I don’t think these women went to the mall to be mean. And most certainly they didn’t go to the mall to throw cold water on Christmas joy. There was nothing dour about their antics. But I do think they were witnesses to certain kind of painful wastefulness. A wastefulness that tells a woman her worth is in disposable products that will just end up in some trash heap.
There are all kinds of light in this season. Bu as witnesses, as Advent martyrs, part of our work is to turn down the light so that we can see more clearly. So that we can see better in dark places. Those dark places that are deeply closeted within the human heart. The bright lights of this season’s merriment can often blind us to the hidden addiction, the marriage on the verge of collapse, the depression we desperately want to hide, the abuse only barely domesticated, the job opportunity not offered, the loneliness so overwhelming it threatens to snuff out any light.
In our work as witnesses we may feel like we are only seeing cold stones and bare branches, but we can at least tell the truth.

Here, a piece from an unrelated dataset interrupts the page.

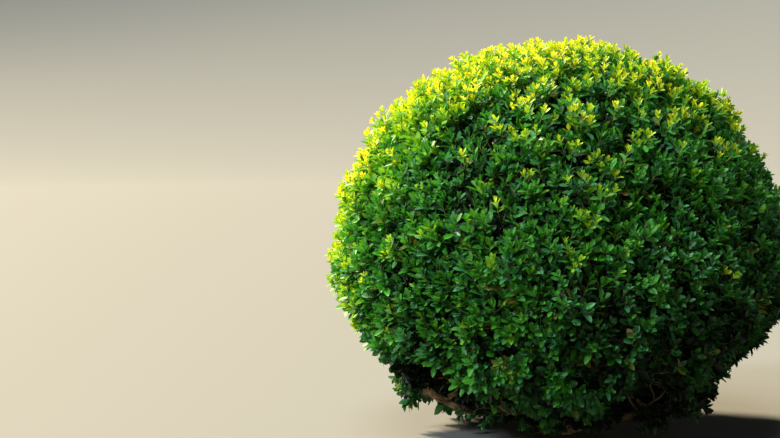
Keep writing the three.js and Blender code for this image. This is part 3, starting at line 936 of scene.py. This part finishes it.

We can tell the truth and not lie to each other under the cover of merriment and good cheer. A holiday party, a stiff drink, a parade of lights cannot solve the ache in our hearts.
This is a depressing end to the Sunday in Advent dedicated to joy. But in the words of my beloved George Eliot “what we call despair is often only the painful eagerness of unfed hope.” Telling truth is only the beginning. Truth telling allows change to happen. Like my friends in their mischievous trip to the mall, witnessing doesn’t have to make us dour or holiday kill joys.
We are called to reflect light with our very being. We are called to go into the dark places of our hearts and our world and act as witnesses so that the pain and grief we find there will never go unheeded. If light is going to come into this dark world, it will shine when we uncover our pain so that we can, in the light, be healed.